Recently the Archbishop of Sydney has been lecturing in England and he is reported to be "scathing about the church's professed commitment to "unity in diversity". "Unity in diversity is a slogan, recently invented - it has little to do with the churches, really" he said". (http://www.theaustralian.news.com.au/printpage/,5942,6674591,00.html) If there can be no diversity in the unity in the Anglican Church, it is far less likely that there will ever be a unity within humanity in general. Of course, even if humanists were to propose such a unity, it would not be unreasonable to assume that the Archbishop of Sydney would campaign against it!
If we in the Church have not the charity to admit of diversity within our unity, what have we to offer our fellow men and women?
The choice is before us all, to use our brains and realise that a new humanity based on unity in diversity might be worth working for, or to return to the old religion of fear, where it seems compliance is rewarded. For me that is no choice at all. In fact, of course, "choice" is something that the old religion of fear and compliance doesn't even admit to.

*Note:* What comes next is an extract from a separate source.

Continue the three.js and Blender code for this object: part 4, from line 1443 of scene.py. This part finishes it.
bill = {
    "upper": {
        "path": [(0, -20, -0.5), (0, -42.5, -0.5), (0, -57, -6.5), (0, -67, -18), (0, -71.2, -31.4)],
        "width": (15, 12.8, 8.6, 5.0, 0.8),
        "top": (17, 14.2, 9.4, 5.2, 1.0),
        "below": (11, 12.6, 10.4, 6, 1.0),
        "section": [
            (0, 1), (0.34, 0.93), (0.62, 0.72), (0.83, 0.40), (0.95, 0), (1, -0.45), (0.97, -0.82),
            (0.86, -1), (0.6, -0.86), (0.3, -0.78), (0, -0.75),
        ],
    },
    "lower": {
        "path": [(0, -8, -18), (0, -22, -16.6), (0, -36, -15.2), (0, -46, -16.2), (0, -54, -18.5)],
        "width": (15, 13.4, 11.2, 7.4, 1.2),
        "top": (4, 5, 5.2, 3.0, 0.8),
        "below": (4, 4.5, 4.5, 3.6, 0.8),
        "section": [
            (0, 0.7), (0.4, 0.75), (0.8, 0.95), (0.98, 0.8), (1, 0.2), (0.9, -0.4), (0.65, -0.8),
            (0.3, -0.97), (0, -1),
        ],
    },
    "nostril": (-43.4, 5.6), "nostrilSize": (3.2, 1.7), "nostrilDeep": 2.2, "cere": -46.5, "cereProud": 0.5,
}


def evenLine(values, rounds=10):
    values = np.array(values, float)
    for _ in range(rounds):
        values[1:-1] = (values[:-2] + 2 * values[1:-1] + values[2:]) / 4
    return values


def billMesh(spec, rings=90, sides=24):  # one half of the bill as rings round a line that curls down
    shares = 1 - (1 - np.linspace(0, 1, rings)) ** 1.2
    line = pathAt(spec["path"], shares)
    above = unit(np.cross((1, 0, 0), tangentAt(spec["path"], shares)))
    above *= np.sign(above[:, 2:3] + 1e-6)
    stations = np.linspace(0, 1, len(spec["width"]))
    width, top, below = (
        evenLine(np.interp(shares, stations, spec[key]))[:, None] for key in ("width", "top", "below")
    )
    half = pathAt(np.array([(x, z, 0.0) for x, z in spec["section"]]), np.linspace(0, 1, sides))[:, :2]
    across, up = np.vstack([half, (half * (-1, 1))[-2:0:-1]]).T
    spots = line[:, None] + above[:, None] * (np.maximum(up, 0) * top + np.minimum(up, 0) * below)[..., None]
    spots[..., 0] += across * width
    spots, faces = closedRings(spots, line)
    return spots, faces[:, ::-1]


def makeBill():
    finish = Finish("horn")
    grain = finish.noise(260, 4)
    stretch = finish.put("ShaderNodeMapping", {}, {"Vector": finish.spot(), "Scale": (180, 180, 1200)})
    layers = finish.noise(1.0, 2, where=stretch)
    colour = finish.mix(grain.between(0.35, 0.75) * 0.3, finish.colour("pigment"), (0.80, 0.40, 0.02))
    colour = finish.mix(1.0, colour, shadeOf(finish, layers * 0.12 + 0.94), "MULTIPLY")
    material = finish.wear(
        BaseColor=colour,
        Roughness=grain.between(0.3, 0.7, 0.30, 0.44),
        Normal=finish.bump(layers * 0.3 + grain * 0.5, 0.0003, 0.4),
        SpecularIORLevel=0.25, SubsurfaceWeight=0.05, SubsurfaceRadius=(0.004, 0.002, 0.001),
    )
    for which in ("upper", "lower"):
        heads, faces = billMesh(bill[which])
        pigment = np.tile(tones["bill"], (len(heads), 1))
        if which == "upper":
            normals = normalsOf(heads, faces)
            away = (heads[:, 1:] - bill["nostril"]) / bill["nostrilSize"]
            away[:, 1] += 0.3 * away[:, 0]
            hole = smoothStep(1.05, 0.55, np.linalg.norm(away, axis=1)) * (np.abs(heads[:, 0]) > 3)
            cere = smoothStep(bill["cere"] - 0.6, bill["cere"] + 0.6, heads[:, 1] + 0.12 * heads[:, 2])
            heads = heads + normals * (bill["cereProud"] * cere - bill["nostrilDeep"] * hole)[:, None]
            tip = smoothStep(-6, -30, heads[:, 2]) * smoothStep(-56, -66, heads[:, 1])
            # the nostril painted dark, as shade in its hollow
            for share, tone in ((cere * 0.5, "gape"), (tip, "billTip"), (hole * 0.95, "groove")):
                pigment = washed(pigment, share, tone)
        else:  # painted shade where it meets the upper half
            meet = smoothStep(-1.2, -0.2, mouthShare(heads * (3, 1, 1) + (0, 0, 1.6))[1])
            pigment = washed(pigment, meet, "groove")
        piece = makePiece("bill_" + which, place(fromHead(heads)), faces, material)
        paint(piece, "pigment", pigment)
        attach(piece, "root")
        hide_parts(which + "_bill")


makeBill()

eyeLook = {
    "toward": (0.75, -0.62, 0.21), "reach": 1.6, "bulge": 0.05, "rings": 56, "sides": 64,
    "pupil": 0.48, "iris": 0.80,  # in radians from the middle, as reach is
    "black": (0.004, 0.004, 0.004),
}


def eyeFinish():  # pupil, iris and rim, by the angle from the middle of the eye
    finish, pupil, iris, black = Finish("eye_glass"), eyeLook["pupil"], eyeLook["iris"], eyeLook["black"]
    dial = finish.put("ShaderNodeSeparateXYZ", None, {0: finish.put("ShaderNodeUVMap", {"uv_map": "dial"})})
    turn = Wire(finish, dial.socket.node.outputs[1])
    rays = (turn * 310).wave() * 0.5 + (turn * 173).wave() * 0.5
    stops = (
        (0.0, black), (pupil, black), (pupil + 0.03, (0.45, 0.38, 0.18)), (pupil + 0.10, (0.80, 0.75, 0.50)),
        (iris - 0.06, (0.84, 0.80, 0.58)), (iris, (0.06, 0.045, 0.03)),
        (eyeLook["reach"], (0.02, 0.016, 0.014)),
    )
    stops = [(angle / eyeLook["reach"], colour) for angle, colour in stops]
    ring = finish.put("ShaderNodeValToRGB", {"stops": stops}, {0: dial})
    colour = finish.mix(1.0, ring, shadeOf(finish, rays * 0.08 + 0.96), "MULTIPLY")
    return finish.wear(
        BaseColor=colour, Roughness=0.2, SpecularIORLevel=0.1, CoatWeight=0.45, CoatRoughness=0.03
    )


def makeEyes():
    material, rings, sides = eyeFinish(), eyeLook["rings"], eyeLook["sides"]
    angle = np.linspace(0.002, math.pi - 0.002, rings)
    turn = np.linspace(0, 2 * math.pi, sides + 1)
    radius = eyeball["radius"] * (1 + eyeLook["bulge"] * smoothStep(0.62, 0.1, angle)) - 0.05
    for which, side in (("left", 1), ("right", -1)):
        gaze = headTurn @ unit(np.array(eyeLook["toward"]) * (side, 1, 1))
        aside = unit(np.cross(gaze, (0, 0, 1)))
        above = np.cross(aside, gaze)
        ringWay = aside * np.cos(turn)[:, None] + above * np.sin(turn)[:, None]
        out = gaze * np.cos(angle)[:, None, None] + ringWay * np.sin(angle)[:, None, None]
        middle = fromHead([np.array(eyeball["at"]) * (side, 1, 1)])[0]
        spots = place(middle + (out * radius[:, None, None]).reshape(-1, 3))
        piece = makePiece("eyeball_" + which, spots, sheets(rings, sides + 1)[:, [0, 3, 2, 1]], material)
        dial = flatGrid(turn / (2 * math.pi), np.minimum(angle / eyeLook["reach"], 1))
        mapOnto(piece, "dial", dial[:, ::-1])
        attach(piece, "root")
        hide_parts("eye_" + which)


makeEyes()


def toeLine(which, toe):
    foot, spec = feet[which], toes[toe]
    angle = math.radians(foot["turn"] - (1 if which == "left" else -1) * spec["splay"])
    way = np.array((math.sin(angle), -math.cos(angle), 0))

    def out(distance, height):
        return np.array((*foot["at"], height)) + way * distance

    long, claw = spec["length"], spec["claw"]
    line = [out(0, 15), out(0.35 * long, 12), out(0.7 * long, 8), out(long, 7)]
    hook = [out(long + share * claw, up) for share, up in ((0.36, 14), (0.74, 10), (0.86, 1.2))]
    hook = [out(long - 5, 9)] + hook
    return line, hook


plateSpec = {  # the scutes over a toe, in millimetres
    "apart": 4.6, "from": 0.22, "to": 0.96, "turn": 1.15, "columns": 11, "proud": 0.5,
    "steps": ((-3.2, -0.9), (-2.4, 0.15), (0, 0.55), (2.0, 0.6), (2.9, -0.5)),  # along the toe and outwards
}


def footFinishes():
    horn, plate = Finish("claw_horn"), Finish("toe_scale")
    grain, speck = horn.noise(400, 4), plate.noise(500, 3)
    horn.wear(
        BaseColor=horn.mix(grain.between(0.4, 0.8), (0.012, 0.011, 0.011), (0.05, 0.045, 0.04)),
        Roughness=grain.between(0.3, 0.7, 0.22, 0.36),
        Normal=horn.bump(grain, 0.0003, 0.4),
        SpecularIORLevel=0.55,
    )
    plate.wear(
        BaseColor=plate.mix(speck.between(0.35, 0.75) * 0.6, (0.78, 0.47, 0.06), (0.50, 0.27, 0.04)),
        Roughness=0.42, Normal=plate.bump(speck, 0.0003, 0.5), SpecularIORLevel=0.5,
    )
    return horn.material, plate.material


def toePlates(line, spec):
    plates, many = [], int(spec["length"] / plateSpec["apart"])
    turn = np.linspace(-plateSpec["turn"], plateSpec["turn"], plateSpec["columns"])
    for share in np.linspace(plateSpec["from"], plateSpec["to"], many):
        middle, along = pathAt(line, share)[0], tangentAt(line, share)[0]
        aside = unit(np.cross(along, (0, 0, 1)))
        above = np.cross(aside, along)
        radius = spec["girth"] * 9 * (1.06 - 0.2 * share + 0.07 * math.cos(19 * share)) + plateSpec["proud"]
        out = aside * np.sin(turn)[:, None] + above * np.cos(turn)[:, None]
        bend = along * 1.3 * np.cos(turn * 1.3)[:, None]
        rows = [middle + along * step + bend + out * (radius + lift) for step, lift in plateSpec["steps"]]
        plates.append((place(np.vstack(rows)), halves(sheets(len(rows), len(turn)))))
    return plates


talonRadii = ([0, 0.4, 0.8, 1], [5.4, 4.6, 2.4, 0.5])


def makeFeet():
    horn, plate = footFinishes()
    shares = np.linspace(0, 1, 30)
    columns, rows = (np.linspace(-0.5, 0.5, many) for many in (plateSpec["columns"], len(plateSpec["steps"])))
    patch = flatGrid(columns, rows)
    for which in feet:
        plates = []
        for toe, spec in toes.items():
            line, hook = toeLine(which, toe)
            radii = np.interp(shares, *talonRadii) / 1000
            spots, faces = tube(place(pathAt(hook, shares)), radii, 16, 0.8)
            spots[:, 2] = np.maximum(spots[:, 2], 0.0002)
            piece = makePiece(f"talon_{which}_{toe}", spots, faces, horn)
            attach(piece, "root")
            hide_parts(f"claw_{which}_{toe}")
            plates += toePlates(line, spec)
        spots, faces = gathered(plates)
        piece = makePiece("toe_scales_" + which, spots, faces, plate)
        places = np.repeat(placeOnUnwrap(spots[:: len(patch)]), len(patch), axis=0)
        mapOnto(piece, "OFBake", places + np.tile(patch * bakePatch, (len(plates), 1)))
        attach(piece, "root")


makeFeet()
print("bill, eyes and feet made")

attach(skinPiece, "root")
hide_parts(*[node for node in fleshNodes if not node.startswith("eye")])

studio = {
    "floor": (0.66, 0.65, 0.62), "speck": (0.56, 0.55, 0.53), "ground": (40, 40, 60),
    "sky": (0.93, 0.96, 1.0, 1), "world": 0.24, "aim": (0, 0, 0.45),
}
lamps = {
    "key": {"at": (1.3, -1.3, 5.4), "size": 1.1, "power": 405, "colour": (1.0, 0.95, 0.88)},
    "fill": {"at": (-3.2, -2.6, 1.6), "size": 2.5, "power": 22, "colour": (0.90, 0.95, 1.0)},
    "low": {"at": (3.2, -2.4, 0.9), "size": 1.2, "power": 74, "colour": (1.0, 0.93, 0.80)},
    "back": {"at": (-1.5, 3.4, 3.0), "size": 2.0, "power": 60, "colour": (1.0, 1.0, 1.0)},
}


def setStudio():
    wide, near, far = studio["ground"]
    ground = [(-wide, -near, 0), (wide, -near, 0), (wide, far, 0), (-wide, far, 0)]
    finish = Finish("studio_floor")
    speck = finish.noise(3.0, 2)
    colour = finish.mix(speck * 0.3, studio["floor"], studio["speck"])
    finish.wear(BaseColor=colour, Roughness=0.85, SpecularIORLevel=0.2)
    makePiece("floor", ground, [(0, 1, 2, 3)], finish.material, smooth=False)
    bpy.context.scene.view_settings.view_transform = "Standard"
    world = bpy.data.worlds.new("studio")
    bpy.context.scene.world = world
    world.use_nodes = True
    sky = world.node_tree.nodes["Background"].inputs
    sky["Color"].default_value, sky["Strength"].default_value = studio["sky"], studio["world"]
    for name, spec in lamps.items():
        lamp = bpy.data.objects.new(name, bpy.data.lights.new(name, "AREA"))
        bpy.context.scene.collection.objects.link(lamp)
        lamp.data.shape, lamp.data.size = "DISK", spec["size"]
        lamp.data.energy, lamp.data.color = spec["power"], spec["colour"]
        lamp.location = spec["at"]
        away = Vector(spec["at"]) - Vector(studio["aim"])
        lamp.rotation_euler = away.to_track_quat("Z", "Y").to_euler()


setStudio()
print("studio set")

My text for today talks about Jesus creating a new humanity, so this is something which is already happening, and we can either welcome it or fight against it. The people who seem to be anxiously fighting against these modern trends are conservative Anglicans! I am simply not interested in being in an Anglican Church which has the right doctrine and members who are suitably compliant. I welcome a new humanity where people are encouraged to think for themselves and where compassion and tolerance are hallmarks, for this is of Jesus.